Henry Webster, then 15, was repeatedly hit on the head with a claw hammer at Ridgeway School in Wroughton, near Swindon, Wiltshire, in January 2007 and left with life-threatening injuries. But the school's insurers advised against Ridgeway co-operating with a serious case review set up by the Swindon Local Safeguarding Children Board until after a claim for damages by Henry and his family, alleging negligence by the school, had been heard.
Yesterday a judge ruled the board, instead of holding a speedy and comprehensive review, had unlawfully phased the inquiry in compliance with the insurer's wishes – delaying its final report by many months.

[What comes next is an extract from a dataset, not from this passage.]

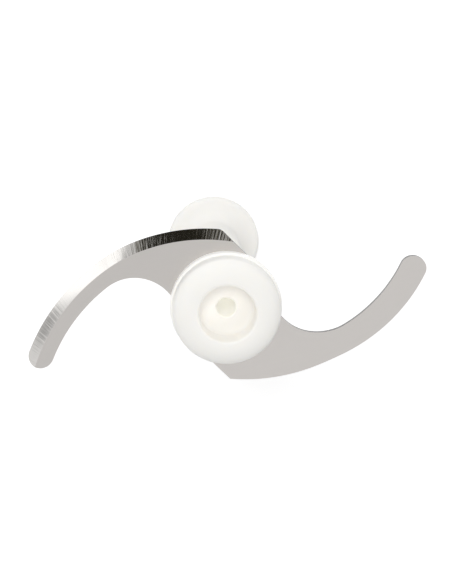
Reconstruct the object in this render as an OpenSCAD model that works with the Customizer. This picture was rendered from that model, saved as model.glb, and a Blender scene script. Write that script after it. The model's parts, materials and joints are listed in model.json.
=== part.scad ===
// Food processor blade: an S-shaped steel blade with a long white plastic
// hub moulded round its middle. It stands on the flat grip end of the hub,
// with the drive end up. Millimetres.

/* [Blade outline] */
// Distance from the hub axis to the centre of each rounded wing tip
tip_reach = 80.2; // [76:0.2:90]
// Radius of the rounded wing tip
tip_r = 5.3; // [4.5:0.1:6]
// Radius of the long convex cutting edge
edge_r = 79.5; // [77:0.5:83]
// Radius of the concave back edge beside the tip
back_r = 67.5; // [65:0.5:70]
// Angle at which the wing leaves its tip, measured from the line of the tips
tip_angle = 35.4; // [33:0.1:38]
// Radius of the round bay between the hub and the back edge
bay_r = 19.5; // [17:0.1:21]
// Direction from the centre of the back edge to the centre of the bay
bay_angle = 67; // [64:0.1:70]
// How far past the hub axis the cutting edge runs before the root corner
root_overrun = 5.6; // [3:0.1:9]
// Slope of the straight cut from the root corner to the hub
root_angle = 58.4; // [50:0.1:65]
// Width of the flat that breaks one wing's root corner
root_break = 2.4; // [0.5:0.1:3]

/* [Blade sheet] */
// Thickness of the steel
sheet_t = 1.8; // [1.2:0.1:2.5]
// Width of the ground bevel along the cutting edge
bevel_w = 4.4; // [3:0.1:6]
// Thickness left at the ground edge
edge_land = 0.15; // [0.1:0.05:0.4]
// Distance from the hub axis at which each wing starts to bend
bend_start = 32.5; // [30:0.5:38]
// Length over which the wing bends
bend_run = 12; // [8:1:18]
// Angle by which the outer wings lean towards the drive end
bend_angle = 14.6; // [4:0.2:18]

/* [Hub stem] */
// Height of the blade's drive side above the grip end
blade_z = 125; // [100:1:150]
// Radius of the stem where it meets the collar
stem_r_collar = 14; // [12:0.5:17]
// Radius of the stem above the grip disc
stem_r_grip = 12; // [9:0.5:14]
// Radius of the collar under the blade
collar_r = 22.6; // [21:0.1:23.5]
// Height of the collar under the blade
collar_h = 4; // [3:0.5:7]
// Radius of the fillet between the stem and the collar
collar_fillet = 6; // [3:0.5:7]

/* [Grip disc] */
// Radius of the grip disc
grip_r = 22.3; // [20:0.1:26]
// Height of the grip disc
grip_h = 7; // [5:0.5:10]
// Rounding of the grip disc's edges
grip_round = 2; // [1:0.5:2.4]
// Radius of the flare between the grip disc and the stem
flare_r = 8; // [5:0.5:8]

/* [Drive end] */
// Radius of the rim that lies on the blade
rim_r = 23.8; // [23.6:0.1:27]
// Height of the rim
rim_h = 4; // [3:0.5:6]
// Rounding of the rim's and the collar's edges
rim_round = 1; // [0.5:0.1:1.4]
// Radius of the drum above the rim
drum_r = 22.9; // [21:0.1:23.5]
// Height of the drum's crest above the blade
drum_h = 15; // [13:0.5:20]
// Outer rounding of the drum's crest
crest_outer = 4.5; // [3:0.5:5.5]
// Inner rounding of the drum's crest
crest_inner = 3.5; // [2:0.5:4.5]
// Radius of the round recess in the drum
recess_r = 12.1; // [10:0.1:13]
// Thickness of plastic between the blade and the recess floor
floor_h = 3.5; // [2.5:0.5:6]
// Radius of the fillet round the recess floor
recess_fillet = 1.5; // [0.5:0.5:3]

/* [Drive bore] */
// Radius of the drive bore
bore_r = 4.2; // [3:0.1:6]
// Length of the round stretch of the drive bore
bore_len = 30; // [15:1:40]
// Depth of the two driving flats below the round stretch
flat_depth = 1; // [0.6:0.1:1.4]
// Step from the round stretch to the stretch with the flats
flat_step = 0.4; // [0.2:0.1:0.5]
// Length of the stretch with the driving flats
flats_len = 16; // [8:1:25]
// Chamfer at the mouth of the bore
bore_chamfer = 0.5; // [0.3:0.1:1]

/* [Hidden] */
$fn = 96;

// The blade's other side, and the levels of the drive end
blade_back_z = blade_z - sheet_t;
floor_z = blade_z + floor_h;
crest_z = blade_z + drum_h;
collar_z = blade_back_z - collar_h;

// Arcs that run into each other cross by this much, far too little to see
blend_step = 0.02;
tip_step = 0.005;

// Centres of the arcs of one wing, whose tip lies on +X
edge_c = [tip_reach, 0] + (edge_r - tip_r) * [-cos(tip_angle), sin(tip_angle)];
back_c = [tip_reach, 0] + (back_r + tip_r) * [-cos(tip_angle), sin(tip_angle)];
bay_c = back_c + (back_r - bay_r + blend_step) * [cos(bay_angle), -sin(bay_angle)];

// Root corner, on the cutting edge just past the hub axis, the direction to
// it from the edge's centre, and the line that breaks it
root_dir = -acos((-root_overrun - edge_c[0]) / edge_r);
root = edge_c + edge_r * [cos(root_dir), sin(root_dir)];
root_turn = (root_dir + 90 + root_angle) / 2;
break_line = 180 - root_angle + root_turn;
break_depth = root_break / 2 * tan(root_turn);

// The wing's root stops on this line, well under the rim
root_top_y = -8;
// Disc that joins the two roots this far inside the collar, and the hole
// that the plastic fills to lock the blade
core_inset = 2;
core_r = collar_r - core_inset;
lock_hole_r = 9;

// Radius of the bend, and the number of flat steps that it is made of
bend_r = bend_run / sin(bend_angle);
bend_steps = 6;

// The bevel's tool follows the cutting edge in this many straight steps, and
// runs this far past the root corner and the tip
bevel_steps = 40;
run_out = asin(8 / edge_r);

// Larger than the blade, and a small overlap for cuts
far = 200;
eps = 0.01;

// Half plane to the right of a line through p that leans by an angle
module right_of(p, angle) {
    translate(p) rotate(angle - 90) translate([0, -far]) square([far, 2 * far]);
}

module disc(c, r) {
    translate(c) circle(r, $fn = 180);
}

// The narrow outer part of the wing, between the cutting edge and the back
module wing_blade() {
    difference() {
        intersection() {
            disc(edge_c, edge_r);
            right_of(back_c, 180 - bay_angle);
        }
        disc(back_c, back_r);
        tip_cut();
    }
    disc([tip_reach, 0], tip_r + tip_step);
}

// Everything past the line square to the wing at the tip's centre
module tip_cut() {
    translate([tip_reach, 0]) rotate(-tip_angle) translate([-far, 0]) square([2 * far, far]);
}

// The wide inner part of the wing, from the bay to the root corner
module wing_root(broken_corner) {
    difference() {
        intersection() {
            disc(edge_c, edge_r);
            right_of(root, 180 - root_angle);
            if (broken_corner) {
                right_of(root + break_depth * [sin(break_line), -cos(break_line)], break_line);
            }
            difference() {
                translate([-far, -far]) square([2 * far, far + root_top_y]);
                right_of(back_c + [eps, 0], 180 - bay_angle);
            }
        }
        disc(bay_c, bay_r);
    }
}

// Lean of the sheet at distance x from the hub axis, and its lift there
function lean(x) = asin(max(0, min(x - bend_start, bend_run)) / bend_r);
function lift(x) = bend_r * (1 - cos(lean(x))) + max(0, x - bend_start - bend_run) * tan(bend_angle);

// Side view of the sheet: one face, then the other on the way back
module side_view() {
    stations = [-far, for (i = [0:bend_steps]) bend_start + i * bend_run / bend_steps, far];
    back_to_front = [for (i = [1:len(stations)]) stations[len(stations) - i]];
    polygon([
        for (x = stations) [x, lift(x)],
        for (x = back_to_front) [x - sheet_t * sin(lean(x)), lift(x) + sheet_t * cos(lean(x))]
    ]);
}

// Wing as it is stamped and bent, before it is ground
module wing(broken_corner) {
    intersection() {
        translate([0, 0, blade_back_z - far])
            linear_extrude(2 * far) {
                wing_blade();
                wing_root(broken_corner);
            }
        translate([0, far, blade_back_z]) rotate([90, 0, 0]) linear_extrude(2 * far) side_view();
    }
}

// Point of the bevel's tool, in a direction from the centre of the cutting
// edge, out past the edge and up from the middle of the sheet
function tool_point(direction, out, up) =
    let (x = edge_c[0] + (edge_r + out) * cos(direction))
    let (y = edge_c[1] + (edge_r + out) * sin(direction))
    [x, y, blade_back_z + lift(x) + (sheet_t / 2 + up) / cos(lean(x))];

// What the grinding wheel takes off: a three-sided bar swept along the
// cutting edge, on the side towards the drive end or on the other
module bevel_tool(drive_side) {
    slope = (sheet_t - edge_land) / bevel_w;
    top = sheet_t / 2 + slope;
    corners = [[-bevel_w - 1, top], [1, edge_land - sheet_t / 2 - slope], [1, top]];
    side = drive_side ? 1 : -1;
    from = root_dir - run_out;
    step = (run_out - tip_angle - from) / bevel_steps;
    points = [
        for (i = [0:bevel_steps], corner = corners)
            tool_point(from + i * step, corner[0], side * corner[1])
    ];
    last = 3 * bevel_steps;
    faces = [
        for (i = [0:3:last - 1], k = [0:2]) [i + k, i + (k + 1) % 3, i + 3 + (k + 1) % 3, i + 3 + k],
        [2, 1, 0],
        [last, last + 1, last + 2]
    ];
    inside_out = [for (face = faces) [for (i = [1:len(face)]) face[len(face) - i]]];
    polyhedron(points, drive_side ? faces : inside_out);
}

// Both wings, and the disc inside the hub that joins them, with a hole that
// the plastic fills
module blade_sheet() {
    difference() {
        union() {
            wing(false);
            rotate(180) wing(true);
            translate([0, 0, blade_back_z]) cylinder(h = sheet_t, r = core_r);
        }
        translate([0, 0, blade_back_z - 1]) cylinder(h = sheet_t + 2, r = lock_hole_r);
    }
}

// The wing on +X is ground on the side away from the drive end, the other
// on the side towards it
module blade() {
    color([0.78, 0.76, 0.74])
        difference() {
            blade_sheet();
            bevel_tool(false);
            rotate(180) bevel_tool(true);
        }
}

// Half section of a disc with both outer edges rounded
module rounded_disc(r, z, h, round) {
    translate([0, z]) square([r - round, h]);
    translate([0, z + round]) square([r, h - 2 * round]);
    for (level = [z + round, z + h - round]) {
        translate([r - round, level]) circle(round, $fn = 48);
    }
}

// Concave fillet round a stem of radius r that stands on or hangs from z
module fillet(r, z, size, up) {
    centre_z = z + (up ? size : -size);
    low_z = up ? z - eps : z - size;
    difference() {
        translate([0, low_z]) square([r + size, size + eps]);
        translate([r + size, centre_z]) circle(size, $fn = 96);
    }
}

module grip_section() {
    rounded_disc(grip_r, 0, grip_h, grip_round);
    fillet(stem_r_grip, grip_h, flare_r, true);
}

module stem_section() {
    polygon([
        [0, grip_h - 1],
        [stem_r_grip, grip_h - 1],
        [stem_r_grip, grip_h + flare_r],
        [stem_r_collar, collar_z - collar_fillet],
        [stem_r_collar, collar_z + 1],
        [0, collar_z + 1]
    ]);
    fillet(stem_r_collar, collar_z, collar_fillet, false);
}

// Collar under the blade and rim on top of it, one moulding round the steel
module clamp_section() {
    rounded_disc(collar_r, collar_z, collar_h + sheet_t + rim_h, rim_round);
    rounded_disc(rim_r, blade_z, rim_h, rim_round);
    translate([0, blade_z]) square([rim_r, rim_h / 2]);
}

// Drum with a softly rounded crest round the recess
module drum_section() {
    outer_r = drum_r - crest_outer;
    inner_r = recess_r + crest_inner;
    translate([0, blade_z + 1]) square([drum_r, drum_h - 1 - crest_outer]);
    translate([inner_r, blade_z + 1]) square([outer_r - inner_r, drum_h - 1]);
    translate([outer_r, crest_z - crest_outer]) circle(crest_outer, $fn = 96);
    translate([inner_r, crest_z - crest_inner]) circle(crest_inner, $fn = 96);
    translate([recess_r, blade_z + 1]) square([crest_inner, drum_h - 1 - crest_inner]);
}

// Recess, with a fillet round its floor
module recess_section() {
    translate([0, floor_z + recess_fillet])
        square([recess_r, drum_h]);
    translate([0, floor_z]) square([recess_r - recess_fillet, drum_h]);
    translate([recess_r - recess_fillet, floor_z + recess_fillet])
        circle(recess_fillet, $fn = 48);
}

module hub_section() {
    difference() {
        union() {
            grip_section();
            stem_section();
            clamp_section();
            drum_section();
        }
        recess_section();
    }
}

// Round bore with a chamfered mouth, and two driving flats further down
module drive_bore() {
    round_z = floor_z - bore_len;
    translate([0, 0, round_z]) cylinder(h = bore_len + 1, r = bore_r);
    translate([0, 0, floor_z - bore_chamfer])
        cylinder(h = bore_chamfer + eps, r1 = bore_r, r2 = bore_r + bore_chamfer + eps);
    flats_r = bore_r - flat_step;
    flats_w = 2 * (bore_r - flat_depth);
    intersection() {
        translate([0, 0, round_z - flats_len]) cylinder(h = flats_len + 1, r = flats_r);
        translate([-bore_r, -flats_w / 2, round_z - flats_len])
            cube([2 * bore_r, flats_w, flats_len + 1]);
    }
}

module hub() {
    color([0.95, 0.95, 0.92])
        difference() {
            rotate_extrude($fn = 180) hub_section();
            drive_bore();
            blade_sheet();
        }
}

blade();
hub();
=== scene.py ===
"""Food processor blade: a satin steel blade with ground cutting edges, in a white plastic hub."""

import json
from math import acos, asin, atan2, cos, hypot, pi, radians, sin, tan

import bmesh
import bpy
import numpy as np
from mathutils import Matrix, Vector
from mathutils.geometry import delaunay_2d_cdt

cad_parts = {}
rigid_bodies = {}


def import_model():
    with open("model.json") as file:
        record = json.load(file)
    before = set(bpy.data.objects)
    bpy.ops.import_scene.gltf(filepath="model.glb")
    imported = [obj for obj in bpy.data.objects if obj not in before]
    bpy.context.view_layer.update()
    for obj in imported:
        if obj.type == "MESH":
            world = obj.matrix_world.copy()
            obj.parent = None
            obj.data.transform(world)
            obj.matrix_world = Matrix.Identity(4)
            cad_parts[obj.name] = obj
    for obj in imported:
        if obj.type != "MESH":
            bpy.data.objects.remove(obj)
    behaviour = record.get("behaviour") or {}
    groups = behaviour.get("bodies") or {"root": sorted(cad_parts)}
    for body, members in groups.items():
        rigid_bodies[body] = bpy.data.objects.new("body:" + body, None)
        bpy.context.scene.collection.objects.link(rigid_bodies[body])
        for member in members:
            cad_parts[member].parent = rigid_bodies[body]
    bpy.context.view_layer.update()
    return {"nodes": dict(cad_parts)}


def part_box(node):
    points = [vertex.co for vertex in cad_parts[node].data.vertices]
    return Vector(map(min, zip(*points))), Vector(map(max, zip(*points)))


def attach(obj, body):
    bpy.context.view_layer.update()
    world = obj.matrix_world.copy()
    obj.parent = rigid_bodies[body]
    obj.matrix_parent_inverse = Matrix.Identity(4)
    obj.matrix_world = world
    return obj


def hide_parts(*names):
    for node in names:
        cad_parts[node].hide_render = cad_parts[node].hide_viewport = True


MM = 0.001

# Blade outline, in millimetres: one wing has its tip on +X, the other is the same turned half a turn.
# The cutting edge and the back are arcs tangent to the tip's. The edge runs past the hub axis to the
# root's corner, where the straight diagonal cut starts, and the back turns into the bay beside the hub.
# Only the corner on -X is rounded
TIP_REACH = 80.2
TIP_R = 5.3
EDGE_R = 79.5
BACK_R = 67.5
TIP_ANGLE = radians(35.4)
BAY_R = 19.5
BAY_ANGLE = radians(67)
ROOT_OVERRUN = 5.6
ROOT_ANGLE = radians(58.4)
ROOT_ROUND = 3.5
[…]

He ordered the board to hold a new review to comply with the terms of his judgment.
The judge said the purpose of statutory serious case reviews was to learn lessons to prevent similar incidents. The assault on Henry involved a group of Asian schoolboys and three car-loads of Asian men who came on to the school premises after being summoned by the boys on mobile phones.
Mr Justice Kenneth Parker said: "The spectre of statutory serious case reviews being stifled by the insurance industry would be potentially of such significance to public policy as to engage the attention of the Secretary of State and, through him if need be, the Association of British Insurers and – in the last resort – the industry regulator, the Financial Services Authority."
As the judge gave his ruling, the damages action being brought by the Webster family against the school was proceeding before another judge in another court at the Royal Courts of Justice in London.
Thirteen teenagers, and a man who did not attend the 1,400-pupil school, were convicted for their parts in the attack at Bristol Crown Court last year.
It is claimed there was a negligent failure by the school, which denies liability, to maintain proper discipline and deal with racial tension.
Henry's younger brother Joseph, mother Elizabeth, and stepfather Roger Durnford each say they were left deeply traumatised by witnessing his injuries, and are also seeking damages.
Later Mark McGhee, a solicitor acting for the Webster family, said: "This is an absolute vindication by the judiciary of every step that the Webster family has taken to try to ensure that nothing like this ever happens again."
The Webster family had protested that the review was ineffective because its first phase was only inquiring into what had happened "since the attack", instead of interviewing school staff.
The judge said in his view – "given the particular gravity and injuries sustained by Henry in an incident with apparent racist overtones" – it was imperative that the board should promptly initiate a serious case review "that would report expeditiously".
But the board's decision in February to postpone interviews with the school until the conclusion of the damages claim meant delaying the review for such a substantial period that it would have "little if any practical value".
The judge said: "Although the matter was already urgent in February 2009, the procedure adopted was likely to delay the review by another 9-10 months." He ruled that, although the review might overlap the damages action, it was not reasonably necessary for the review to be delayed. The judge said: "The emerging picture of Parliament's intentions being frustrated in this way is not an attractive one."
The board failed to take proper steps to resolve the issue and seek a compromise with the insurers.